Long-Term Care Needs a Lot of Help Now According to Green Leaders

The day after Ontario’s Auditor General report on long-term care homes in the province, the provincial and federal leaders of the Green Party teamed up to say that enough is enough. Guelph MPP and Green Party of Ontario leader Mike Schreiner was joined by Federal Green Party leader Annamie Paul and advocate for the elderly Laura Tamblyn Watts to talk about the urgent need for action to protect Ontario’s seniors.

“We know that a humanitarian crisis unfolded throughout the pandemic in our long term care centres, and that thousands and thousands and thousands lives have been lost avoidably in long-term care across this country, many of them here in Ontario,” said Paul. “For those of us who have lost loved ones during this pandemic unnecessarily, for all of those who are still terrified for the care that their loved ones are receiving in long-term care, I say stop.”

Schreiner agreed calling the effects of the pandemic on long-term care a “humanitarian crisis”, and called out Minister of Long-Term Care Dr.
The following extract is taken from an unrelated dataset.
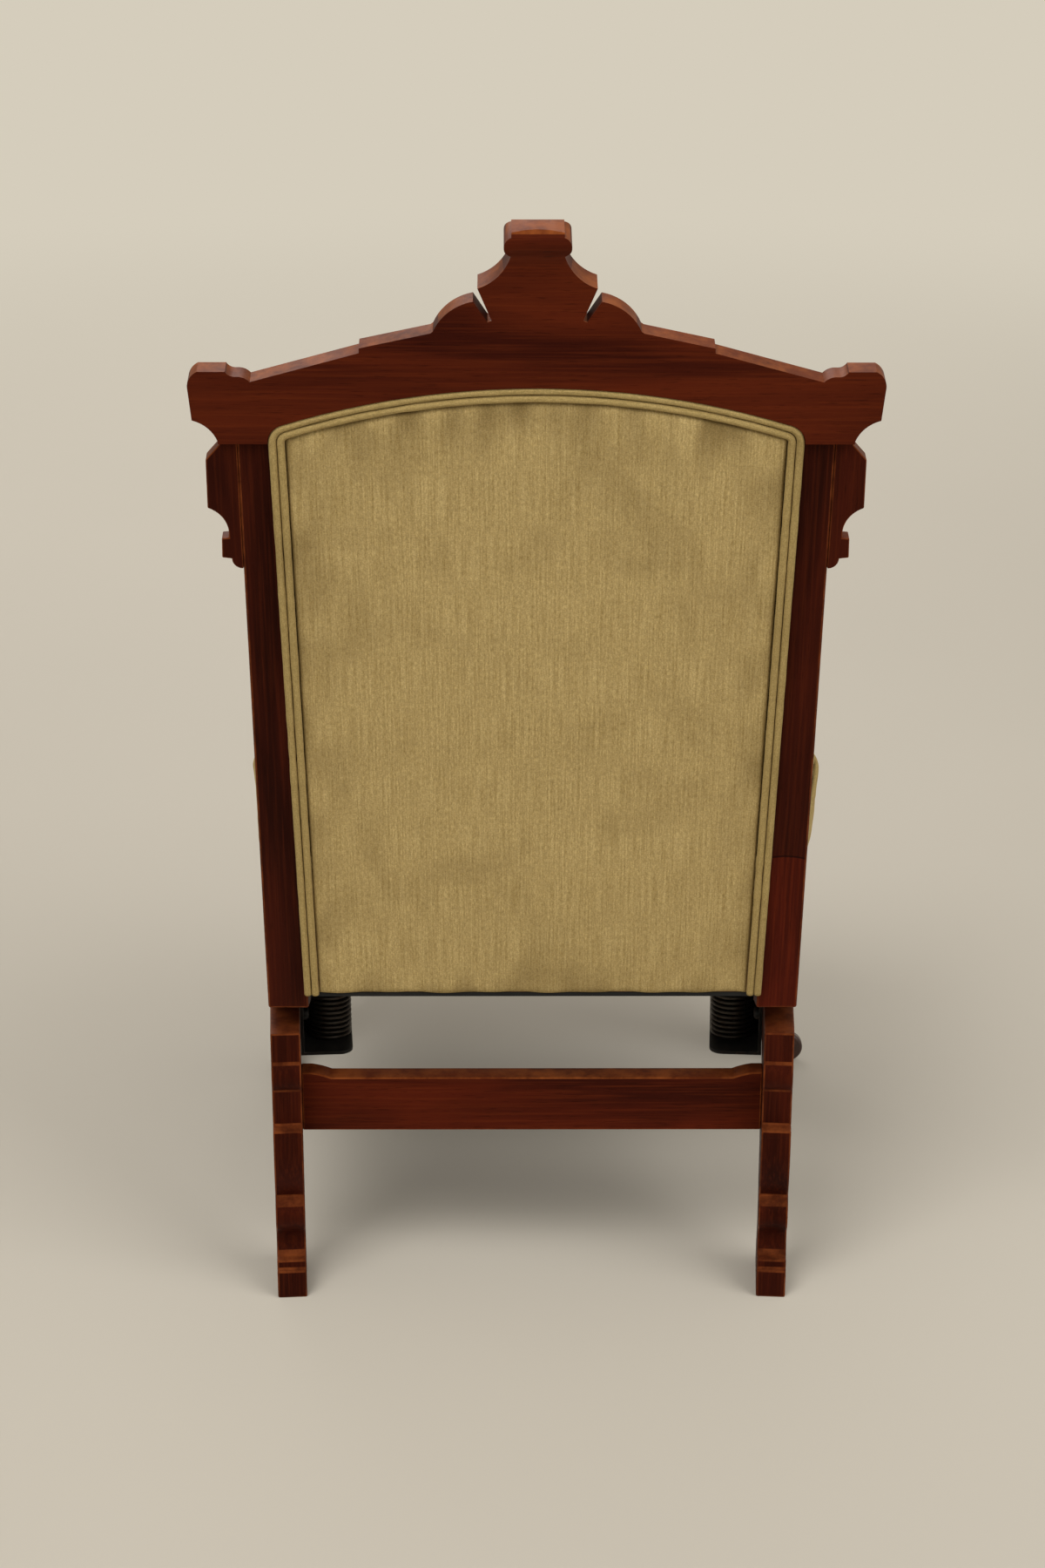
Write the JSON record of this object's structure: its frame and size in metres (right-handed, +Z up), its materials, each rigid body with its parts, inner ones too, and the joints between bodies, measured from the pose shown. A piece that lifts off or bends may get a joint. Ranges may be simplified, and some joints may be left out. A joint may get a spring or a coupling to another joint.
{
  "type": "platform rocker chair",
  "caption": "Upholstered armless platform rocker with a carved crest, whose curved rockers roll on a fixed sprung base with front casters.",
  "frame": {"origin": "on the floor, under the middle of the chair", "axes": "+Z up, the sitter faces -Y, +X towards the sitter's left"},
  "size_m": [0.5668, 0.6937, 1.0136],
  "materials": {
    "mahogany": "gloss varnish",
    "frame_wood": "raw",
    "olive_chenille": "cut pile with a fine upright rib",
    "olive_cord": "cloth-covered cord",
    "jute": "coarse woven strap",
    "stuffing": "burlap over stuffing",
    "black_cambric": "thin matt cloth",
    "spring_steel": "darkened with age",
    "black_iron": "japanned",
    "caster_iron": "worn dark",
    "caster_wheel": "dark turned wood"
  },
  "bodies": {
    "base": {"front_stretcher": "mahogany", "left_caster_socket": "caster_iron", "left_front_leg": "mahogany", "left_lower_bracket_bolts": "black_iron", "left_lower_spring_bracket": "black_iron", "left_rear_leg": "mahogany", "left_track_rail": "mahogany", "rear_stretcher": "mahogany", "right_caster_socket": "caster_iron", "right_front_leg": "mahogany", "right_lower_bracket_bolts": "black_iron", "right_lower_spring_bracket": "black_iron", "right_rear_leg": "mahogany", "right_track_rail": "mahogany"},
    "springs": {"left_front_spring": "spring_steel", "left_rear_spring": "spring_steel", "right_front_spring": "spring_steel", "right_rear_spring": "spring_steel"},
    "left_caster_swivel": {"left_caster_horn": "caster_iron", "left_caster_axle": "caster_iron"},
    "left_caster_roller": {"left_caster_wheel": "caster_wheel"},
    "right_caster_swivel": {"right_caster_horn": "caster_iron", "right_caster_axle": "caster_iron"},
    "right_caster_roller": {"right_caster_wheel": "caster_wheel"},
    "chair": {"back_low_rail": "frame_wood", "back_pad": "olive_chenille", "back_pad_welt": "olive_cord", "back_top_rail": "frame_wood", "back_webbing": "jute", "crest_rail": "mahogany", "dust_cover": "black_cambric", "left_rocker": "mahogany", "left_seat_rail": "mahogany", "left_stile": "mahogany", "left_upper_bracket_bolts": "black_iron", "left_upper_spring_bracket": "black_iron", "left_wing_bracket": "mahogany", "outside_back": "olive_chenille", "outside_back_inner_welt": "olive_cord", "outside_back_outer_welt": "olive_cord", "right_rocker": "mahogany", "right_seat_rail": "mahogany", "right_stile": "mahogany", "right_upper_bracket_bolts": "black_iron", "right_upper_spring_bracket": "black_iron", "right_wing_bracket": "mahogany", "seat_border": "olive_chenille", "seat_corner_blocks": "frame_wood", "seat_cushion": "olive_chenille", "seat_front_rail": "mahogany", "seat_rear_rail": "frame_wood", "seat_stuffing": "stuffing", "seat_webbing": "jute", "seat_welt": "olive_cord"}
  },
  "joints": [
    {"name": "roll_travel", "type": "slide", "parent": "base", "child": "springs", "axis": [0, 1, 0], "range_m": [-0.0945, 0.1365]},
    {"name": "rock", "type": "hinge", "parent": "springs", "child": "chair", "pos_m": [0, -0.008, 0.8623], "axis": [-1, 0, 0], "range_deg": [-9, 13], "stiffness_Nm_per_rad": 120, "springref_deg": -1.16, "deforming": ["left_front_spring", "left_rear_spring", "right_front_spring", "right_rear_spring"]},
    {"name": "left_caster_turn", "type": "hinge", "parent": "base", "child": "left_caster_swivel", "pos_m": [0.25163, -0.30487, 0.05], "axis": [0, 0, 1], "continuous": true},
    {"name": "left_wheel_spin", "type": "hinge", "parent": "left_caster_swivel", "child": "left_caster_roller", "pos_m": [0.25163, -0.28287, 0.016], "axis": [1, 0, 0], "continuous": true},
    {"name": "right_caster_turn", "type": "hinge", "parent": "base", "child": "right_caster_swivel", "pos_m": [-0.25163, -0.30487, 0.05], "axis": [0, 0, 1], "continuous": true},
    {"name": "right_wheel_spin", "type": "hinge", "parent": "right_caster_swivel", "child": "right_caster_roller", "pos_m": [-0.27363, -0.30487, 0.016], "axis": [0, 1, 0], "continuous": true}
  ],
  "couplings": [
    {"joint": "roll_travel", "follows": "rock", "m_per_rad": 0.6}
  ]
}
Merrilee Fullerton for her response to the Auditor General report.

“One of the things that was so profoundly disappointing for me yesterday was the minister’s response to the report, she deflected responsibility and blame to everyone else and didn’t actually accept any responsibility,” Schreiner said. “I think if we’re going to solve this crisis, we need to acknowledge responsibility, and I would argue that every person in Canada, myself included, has to accept responsibility because we collectively, as a society, have failed to make the investments we need to make in eldercare.”
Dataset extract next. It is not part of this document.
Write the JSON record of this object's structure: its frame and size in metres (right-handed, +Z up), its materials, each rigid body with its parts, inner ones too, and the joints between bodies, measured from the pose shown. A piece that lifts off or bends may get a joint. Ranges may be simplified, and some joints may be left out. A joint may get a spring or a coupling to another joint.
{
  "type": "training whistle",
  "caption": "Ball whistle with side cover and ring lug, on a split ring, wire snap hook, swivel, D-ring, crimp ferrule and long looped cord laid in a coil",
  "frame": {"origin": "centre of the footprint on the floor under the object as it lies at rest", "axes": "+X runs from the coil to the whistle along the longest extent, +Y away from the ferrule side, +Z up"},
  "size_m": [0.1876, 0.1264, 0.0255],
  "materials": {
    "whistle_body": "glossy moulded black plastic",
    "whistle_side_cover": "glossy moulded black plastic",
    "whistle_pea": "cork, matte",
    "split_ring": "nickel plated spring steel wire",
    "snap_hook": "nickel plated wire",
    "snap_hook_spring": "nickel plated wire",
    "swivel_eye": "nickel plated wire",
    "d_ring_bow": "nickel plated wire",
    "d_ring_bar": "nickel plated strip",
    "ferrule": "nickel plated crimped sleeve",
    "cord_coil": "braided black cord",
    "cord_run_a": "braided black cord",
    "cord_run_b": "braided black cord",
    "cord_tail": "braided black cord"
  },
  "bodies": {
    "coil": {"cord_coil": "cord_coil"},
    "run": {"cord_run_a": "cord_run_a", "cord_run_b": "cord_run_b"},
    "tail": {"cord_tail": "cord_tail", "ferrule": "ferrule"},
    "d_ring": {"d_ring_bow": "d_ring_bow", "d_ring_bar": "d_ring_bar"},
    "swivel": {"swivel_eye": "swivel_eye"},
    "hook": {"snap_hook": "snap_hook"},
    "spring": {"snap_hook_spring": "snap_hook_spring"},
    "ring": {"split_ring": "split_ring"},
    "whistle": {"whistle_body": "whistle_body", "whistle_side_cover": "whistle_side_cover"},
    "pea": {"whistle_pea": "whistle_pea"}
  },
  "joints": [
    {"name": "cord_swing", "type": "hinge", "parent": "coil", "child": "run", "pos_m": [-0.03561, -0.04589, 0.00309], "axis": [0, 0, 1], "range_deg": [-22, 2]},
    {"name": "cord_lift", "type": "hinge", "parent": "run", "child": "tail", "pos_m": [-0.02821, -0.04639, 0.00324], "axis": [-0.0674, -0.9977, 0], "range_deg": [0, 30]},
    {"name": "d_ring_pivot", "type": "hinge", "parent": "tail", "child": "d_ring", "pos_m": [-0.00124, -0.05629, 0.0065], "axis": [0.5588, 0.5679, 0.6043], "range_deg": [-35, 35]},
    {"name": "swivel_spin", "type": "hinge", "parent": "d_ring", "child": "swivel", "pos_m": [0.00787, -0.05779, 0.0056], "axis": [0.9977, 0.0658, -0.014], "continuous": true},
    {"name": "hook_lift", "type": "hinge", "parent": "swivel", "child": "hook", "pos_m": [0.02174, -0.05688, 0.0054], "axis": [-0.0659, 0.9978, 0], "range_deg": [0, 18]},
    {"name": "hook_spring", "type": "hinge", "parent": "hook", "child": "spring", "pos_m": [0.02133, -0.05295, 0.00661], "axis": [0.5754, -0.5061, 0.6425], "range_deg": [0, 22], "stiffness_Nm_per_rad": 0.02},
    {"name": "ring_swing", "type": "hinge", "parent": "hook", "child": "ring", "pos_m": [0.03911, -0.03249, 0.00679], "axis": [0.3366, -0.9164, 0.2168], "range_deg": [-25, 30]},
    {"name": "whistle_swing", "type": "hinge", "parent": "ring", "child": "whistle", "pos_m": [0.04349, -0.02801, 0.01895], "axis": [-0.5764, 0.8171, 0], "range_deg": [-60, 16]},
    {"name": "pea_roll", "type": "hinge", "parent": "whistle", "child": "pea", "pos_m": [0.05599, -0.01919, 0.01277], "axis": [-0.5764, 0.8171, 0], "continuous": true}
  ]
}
Watts, who’s the President of CEO of CanAge, an advocacy group for the rights and well-being of elderly Canadians, blamed the Provincial government for routinely ignoring the warnings about the disastrous effect of COVID on long-term care.

“It’s important to remember that this government in Ontario deflected the Auditor General earlier in the pandemic and told her to stay in her own lane, so this report really shines a light on the multiple failures that have occurred,” Watts said. “This should not be an issue of politics, this should be an issue of care, of justice ,and of morality.”

The trio offered a list of immediate actions needed to improve conditions in long-term care including a pay increase for personal support workers, an immediate implementation of the four hours of care per day per resident benchmark, expanded vaccine rollout to care workers in homes, and infrastructure improvements to the homes themselves.

“We need to start taking the issue of physical space in long-term care seriously, 257 of our 629 long-term care homes in Ontario do not meet the 1999 standard for care,” Paul said. “We have an opportunity to make more jobs to invest in buildings and to make sure that those built environments, those physical states, are safe and well.”

In edition to the Auditor General’s report, the Government of Ontario will receive the report from its own Long-Term Care COVID-19 Commission on Friday. Schreiner said that those findings should be released immediately to the public upon receipt.

“I think that one of the big differences is going to be some of those personal stories, which will resonate with a lot of members of the public, but a lot of the findings will probably be very similar to what you saw in the AG report,” Schreiner said. “We’ve had 25 reports in the last 30 years, and they’ve pretty much outlined most of the problems in long-term care, so what we’ve lacked is the political will to actually address those problems and that’s what I hope the shift is now. We need to have the political will to make the investments, and we need to re-imagine how we care for elders.”

The Green Party of Ontario also announced Thursday that they will be holding six weeks worth of town halls around different subjects starting May 5. Schreiner and a series of special guests will discuss topics like senior car, child care, the economy, and systemic racism. This is the schedule and topics:

*A More Caring Ontario (May 5th, 7pm)
*Restoring Dignity for Seniors (May 14th, 2pm)
*Combating Systemic Racism (May 19th, 7pm)
*In the Community: A Spotlight on Parry Sound–Muskoka (May 26th, 7pm)
*Reimaging Childcare and Education (June 5th, 2pm)
*Building a Stronger Economy Together (June 13th, 1pm)

All those wanting to take part are asked to register in advance on the Green Party of Ontario’s website.

“As we work towards building a greener and more caring Ontario, the Green Party is committed to hearing and understanding the needs of local communities,” said GPO Campaign Chair Becky Smit in a statement. “Our goal with this initiative is to create opportunities for meaningful discussion about people’s concerns and visions, so we can better represent their voices at Queen’s Park.”